The engine builds to optimum launch revs and stays there until you let go of the lever – and then the car catapults forwards with a chirp of tyres and a mighty howl of power while all you do is keep the pedal buried in the luxurious carpet. When the revs peak, it slams into the next gear and rides out the wheelspin, and then the same again, and again, and again – with barely describable violence, until it hits the M5’s voluntarily restricted 155mph (250kph) maximum, or in our case, an indicated 272kph (170mph), which the engineers put down to ‘tolerances’.

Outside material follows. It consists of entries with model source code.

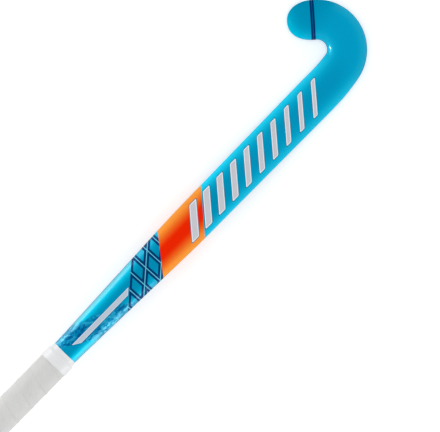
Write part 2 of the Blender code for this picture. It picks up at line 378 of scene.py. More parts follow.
def lay_sheet(
    name: str, rows: Sequence[Row], ends: tuple[SheetEnd, SheetEnd], merge: float = 0.000004
) -> bpy.types.Object:
    """Lay a grid over rows of points that each close on themselves.

    Args:
        name: Name of the piece.
        rows: Each row's points, without the first one again at its end, and their lay, the
            vector that the finish reads as the attribute "lay".
        ends: How the first and the last row are finished.
        merge: Distance under which points become one.

    Returns:
        The piece, active and in object mode.
    """
    closed = np.array([closed_ring(points) for points, _ in rows])
    closed_lay = np.array([closed_ring(lay) for _, lay in rows])
    deselect_everything()
    bpy.ops.mesh.primitive_grid_add(
        x_subdivisions=closed.shape[1] - 1, y_subdivisions=len(rows) - 1, size=1.0, calc_uvs=False
    )
    piece = bpy.context.object
    piece.name = name
    piece.data.name = name
    count = len(piece.data.vertices)
    flat = np.empty(count * 3)
    piece.data.vertices.foreach_get("co", flat)
    order = np.lexsort((flat[0::3].round(GRID_DIGITS), flat[1::3].round(GRID_DIGITS)))
    placed = np.empty((count, 3))
    placed[order] = closed.reshape(-1, 3)
    laid = np.empty((count, 3))
    laid[order] = closed_lay.reshape(-1, 3)
    piece.data.vertices.foreach_set("co", placed.ravel())
    attribute = piece.data.attributes.new(LAY_NAME, "FLOAT_VECTOR", "POINT")
    attribute.data.foreach_set("vector", laid.ravel())
    piece.data.update()
    make_active(piece)
    bpy.ops.object.mode_set(mode="EDIT")
    bpy.ops.mesh.select_all(action="SELECT")
    bpy.ops.mesh.remove_doubles(threshold=merge)
    if SheetEnd.FILLED in ends:
        bpy.ops.mesh.select_all(action="DESELECT")
        bpy.ops.mesh.select_mode(type="EDGE")
        bpy.ops.mesh.select_non_manifold(extend=False, use_wire=False, use_multi_face=False)
        bpy.ops.mesh.fill_holes(sides=0)
        bpy.ops.mesh.select_all(action="SELECT")
    bpy.ops.mesh.normals_make_consistent(inside=False)
    bpy.ops.object.mode_set(mode="OBJECT")
    piece.location = (0.0, 0.0, 0.0)
    return piece


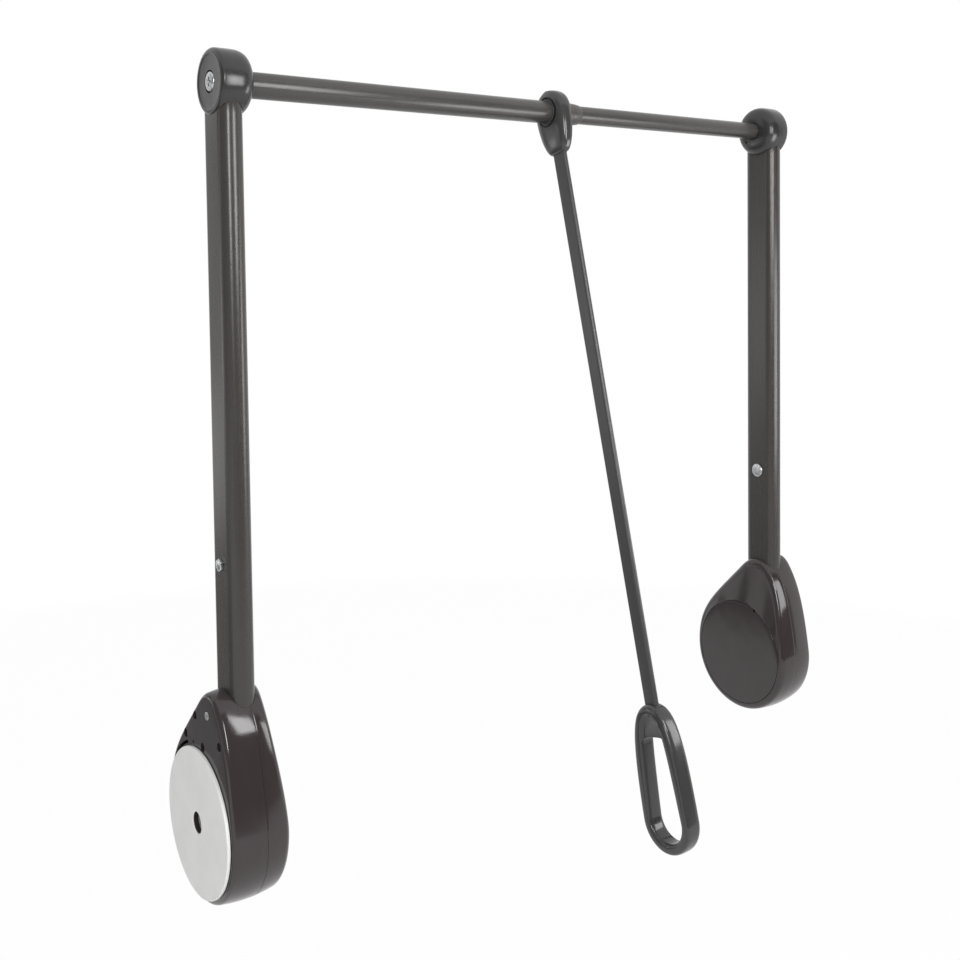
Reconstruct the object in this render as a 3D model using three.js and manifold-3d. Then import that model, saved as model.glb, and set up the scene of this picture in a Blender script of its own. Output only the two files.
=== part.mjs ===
// Pull down closet rod: two sprung side arms that carry a telescopic bar and swing it down with a pull rod.
// Millimetres, X along the bar, -Y towards the person who uses it, +Z up.
// The origin is the middle of the left wall disc's wall face, on the axis that the arms swing about.

import * as THREE from 'three';
import { mergeVertices } from 'three/addons/utils/BufferGeometryUtils.js';
import Module from 'manifold-3d';

const wasm = await Module();
wasm.setup();

// The whole lift
const span = 859; // wall to wall, as the telescopic bar is set
const barHeight = 733; // swing axis to bar axis
const gap = 0.3; // between pieces that touch
const runningGap = 0.5; // between pieces that turn or slide on each other
const overrun = 2; // cuts run this far past the material
const headCrownShare = 0.8; // flat top of a screw head, of its radius

// Pinion and rack that load the spring
const toothModule = 2;
const pinionTeeth = 18;
const rackTeethBelow = 6; // teeth below the one in mesh when the arms are up
const rackTeethAbove = 2;
const pressureAngle = THREE.MathUtils.degToRad(20);
const backlash = 0.4;
const dedendumShare = 1.25;
const pinionWidth = 12;
const rackWidth = 10;
const rackDepth = 13;
const swingAngle = THREE.MathUtils.degToRad(95); // arms up to arms down
const pitchRadius = (toothModule * pinionTeeth) / 2;
const rackTravel = pitchRadius * swingAngle;

// Side arm, an oval tube in front of the swing axis and in line with the rack
const armWidth = 51.2;
const armDepth = 25.2;
const armWall = 1.5;
const armInset = 34.6; // wall to the arm's middle
const armFoot = 96; // lower end of the tube, inside the housing
const armOffset = pitchRadius - toothModule + rackDepth / 2; // swing axis to arm axis

// Housing, two shells with a parting along the edge
const housingRadius = 82.5;
const housingDepth = 59.9;
const housingStandOff = 4; // wall to the housing's outer face
const partingInset = 38; // wall to the parting between the shells
const shellWall = 3;
const shellCrown = 3.3; // how far the edge bulges at the middle
const outerEdgeRound = 3.5;
const outerNeckRound = 6; // the same edge at the front of the neck
const innerEdgeRound = 6.6;
const neckLean = 9; // the room side leans towards the arm at the neck
const neckLeanStart = 0;
const mouthDip = 3; // the mouth is lower in front of the arm than on the wall side
const mouthDipStart = 98;
const neckLip = 4; // housing in front of the arm at its neck
const neckBackLip = 2;
const neckFrontHeight = 119;
const neckBackHeight = 122;
const neckPeak = 139;
const neckPeakForward = 2; // peak in front of the arm axis
const backSwell = 52;
const backReach = 51;
const frontSwell = 45;
const frontReach = 27;
const frontCrest = 12;
const frontLeanShare = 0.62;
const neckDomeShare = 0.7;
const frontLeaveAngle = THREE.MathUtils.degToRad(172);
const cavityTop = 98; // above the arm's foot, so that the rack has a way through
const webInset = 46; // wall to the bearing web of the inner shell
const webThickness = 4;
const guideThickness = 4; // rib behind the rack
const guideLength = 66;

// Round cover on the room side
const coverRadius = 71.2;
const coverThickness = 2.7;
const coverGap = 0.6;
const coverLedge = 5;
const coverEdge = 0.5;

// Wall disc and axle
const discRadius = 74.3;
const discBevel = 1.2;
const discBore = 12.5;
const discBoreBevel = 1.6;
const hubRadius = 30;
const hubEnd = 18; // wall to the end of the hub
const axleRadius = 10;
const axleBore = 5.4;
const axleStart = 9; // wall to the axle's end in the disc's bore
const axleFlangeRadius = 26;
const axleFlange = 3;
const axleShoulder = 50;
const axleThread = 8;
const axleEnd = 58.5;
const lugRadius = 2.4; // lugs under the axle's flange stop it turning in the disc
const lugDepth = 5;
const lugCircle = 20.5;
const lugCount = 3;
const axleFlat = 8.4; // axis to the flat that drives the pinion
const bushWall = 2.6;
const bushFlange = 6;
const bushFlangeThickness = 2.2;
const washerRadius = 15;
const washerThickness = 1.5;
const nutAcrossFlats = 24;
const nutThickness = 5.6;

// Screws that join the shells, driven from the wall side
const shellScrewHole = 4.6;
const shellScrewDepth = 18; // depth of the head below the outer face
const shellScrewHead = 3.6;
const shellScrewHeadHeight = 2.4;
const shellScrewRadius = 1.9;
const shellScrewLength = 24;
const screwPost = 5.8;
const shellScrewPlaces = [
  { y: 9.5, z: 105.5 }, // back of the neck
  { y: 34.5, z: 79.8 },
  { y: -9.2, z: 78.3 },
  { y: -49.5, z: 91.5 },
  { y: 0, z: -68 }, // behind the wall disc
];
const locatingHoleRadius = 1.8;
const locatingHolePlace = { y: 14.4, z: 77 };
const arcSlotRadius = 78;
const arcSlotWidth = 3.2;
const arcSlotStart = THREE.MathUtils.degToRad(36);
const arcSlotEnd = THREE.MathUtils.degToRad(69);

// Pin that clamps the arm in the housing, with the rack sliding past it
const clampPinHeight = 114;
const clampPinRadius = 3;
const clampPinHead = 4;
const clampPinHeadHeight = 2;
const clampPinProud = 0.8;
const clampPinEnd = 54;
const rackSlotSpare = 1.5; // rack slot past the pin at each end
const rackHead = 12; // rack above its slot

// Spring between its seat on the rack and the anchor in the arm
const springSeatHeight = 10;
const springBossRadius = 5;
const springBossHeight = 6;
const springRadius = 8.6;
const springWire = 3;
const springTurns = 9;
const anchorHeight = 261; // swing axis to the anchor bolt
const anchorBlockHeight = 18;
const anchorBoltRadius = 3;
const anchorHeadAcrossFlats = 11.4;
const anchorHeadHeight = 3.2;
const anchorNutRadius = 9;
const anchorNutHeight = 2.8;
const anchorSleeveRadius = 4.8;
const anchorSleeveLength = 13;
const anchorSlotWidth = 1.8;
const anchorSlotDepth = 1;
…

This is a very impressive feature, but it is also worryingly brutal, and you wonder what it’s for, because it’s also thoroughly anti-social and if you do it more than twice in succession you have to give the car time to recover and re-programme the whole thing all over again.

Verdict
Which in a nutshell is why the new M5, fast and fantastically musical as it is, isn’t quite as instantly appealing as the older, simpler generations. Beyond the power, the performance and the tricks, it also has a staggeringly good chassis set up for impeccaple handling and steering, and it has awesome brakes. But there are times, especially when the SMG transmission is making its own decisions, when you’d just prefer it to be that little bit simpler. Then it would be genuinely brilliant. As it is, it is brilliant but flawed, and sometimes that’s just frustrating.